══ DATA LINES ══

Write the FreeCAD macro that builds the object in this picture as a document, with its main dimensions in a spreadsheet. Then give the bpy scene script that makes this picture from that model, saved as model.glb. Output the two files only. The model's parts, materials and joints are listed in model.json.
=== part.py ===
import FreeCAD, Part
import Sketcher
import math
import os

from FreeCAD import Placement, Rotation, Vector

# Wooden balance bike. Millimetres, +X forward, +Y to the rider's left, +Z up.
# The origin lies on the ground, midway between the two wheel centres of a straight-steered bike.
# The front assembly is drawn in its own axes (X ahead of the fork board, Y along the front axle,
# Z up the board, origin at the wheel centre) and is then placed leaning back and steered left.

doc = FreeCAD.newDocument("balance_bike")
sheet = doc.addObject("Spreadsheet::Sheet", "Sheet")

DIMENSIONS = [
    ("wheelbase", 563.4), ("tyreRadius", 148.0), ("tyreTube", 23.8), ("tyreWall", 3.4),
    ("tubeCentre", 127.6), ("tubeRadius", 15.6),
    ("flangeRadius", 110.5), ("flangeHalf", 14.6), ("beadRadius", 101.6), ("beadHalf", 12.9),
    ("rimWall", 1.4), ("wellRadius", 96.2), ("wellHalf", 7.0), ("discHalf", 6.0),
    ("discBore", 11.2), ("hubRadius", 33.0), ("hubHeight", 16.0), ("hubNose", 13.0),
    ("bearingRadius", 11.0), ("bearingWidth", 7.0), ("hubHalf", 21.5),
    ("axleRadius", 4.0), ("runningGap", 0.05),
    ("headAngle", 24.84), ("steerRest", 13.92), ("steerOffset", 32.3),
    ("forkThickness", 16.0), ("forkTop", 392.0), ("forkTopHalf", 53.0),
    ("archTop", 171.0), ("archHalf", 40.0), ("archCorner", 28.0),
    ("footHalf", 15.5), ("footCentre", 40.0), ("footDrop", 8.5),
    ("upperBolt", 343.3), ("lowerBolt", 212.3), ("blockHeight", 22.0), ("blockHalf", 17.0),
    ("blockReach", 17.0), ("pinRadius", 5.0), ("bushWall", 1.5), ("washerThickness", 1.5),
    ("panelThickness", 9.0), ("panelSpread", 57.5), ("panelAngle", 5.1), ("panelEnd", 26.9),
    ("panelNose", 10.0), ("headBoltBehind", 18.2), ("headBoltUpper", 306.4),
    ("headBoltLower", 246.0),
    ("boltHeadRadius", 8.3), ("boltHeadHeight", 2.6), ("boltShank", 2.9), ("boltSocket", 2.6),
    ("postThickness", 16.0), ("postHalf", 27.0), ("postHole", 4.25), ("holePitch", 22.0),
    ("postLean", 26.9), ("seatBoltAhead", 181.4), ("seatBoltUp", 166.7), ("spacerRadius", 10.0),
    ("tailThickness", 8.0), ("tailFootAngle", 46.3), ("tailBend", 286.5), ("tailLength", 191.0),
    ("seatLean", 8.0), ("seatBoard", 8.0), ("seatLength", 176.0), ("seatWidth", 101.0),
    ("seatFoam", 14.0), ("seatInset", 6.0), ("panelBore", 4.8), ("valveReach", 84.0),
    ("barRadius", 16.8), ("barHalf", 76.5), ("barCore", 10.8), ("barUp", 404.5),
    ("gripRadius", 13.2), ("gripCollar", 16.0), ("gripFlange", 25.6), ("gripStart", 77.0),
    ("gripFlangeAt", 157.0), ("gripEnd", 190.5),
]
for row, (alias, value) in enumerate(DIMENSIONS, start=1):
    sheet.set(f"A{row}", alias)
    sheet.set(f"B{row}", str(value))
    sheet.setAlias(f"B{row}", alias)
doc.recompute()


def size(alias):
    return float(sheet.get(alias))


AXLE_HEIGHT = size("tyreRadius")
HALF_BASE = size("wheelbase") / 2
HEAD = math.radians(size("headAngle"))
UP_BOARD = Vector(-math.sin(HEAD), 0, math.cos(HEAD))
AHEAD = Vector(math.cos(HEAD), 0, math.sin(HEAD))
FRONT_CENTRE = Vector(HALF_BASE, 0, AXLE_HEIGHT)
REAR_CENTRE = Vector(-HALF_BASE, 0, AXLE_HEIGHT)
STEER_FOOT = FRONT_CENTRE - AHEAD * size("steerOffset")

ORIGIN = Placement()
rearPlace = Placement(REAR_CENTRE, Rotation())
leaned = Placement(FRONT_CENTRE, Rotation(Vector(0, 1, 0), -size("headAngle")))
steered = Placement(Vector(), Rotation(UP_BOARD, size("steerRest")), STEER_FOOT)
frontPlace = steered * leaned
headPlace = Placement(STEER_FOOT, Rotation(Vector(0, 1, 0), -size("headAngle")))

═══

_WHAT IS BEING ASKED_
Show each line of the listing that holds the string "from".

_TASK RESULT_
Write the FreeCAD macro that builds the object in this picture as a document, with its main dimensions in a spreadsheet. Then give the bpy scene script that makes this picture from that model, saved as model.glb. Output the two files only. The model's parts, materials and joints are listed in model.json.
from FreeCAD import Placement, Rotation, Vector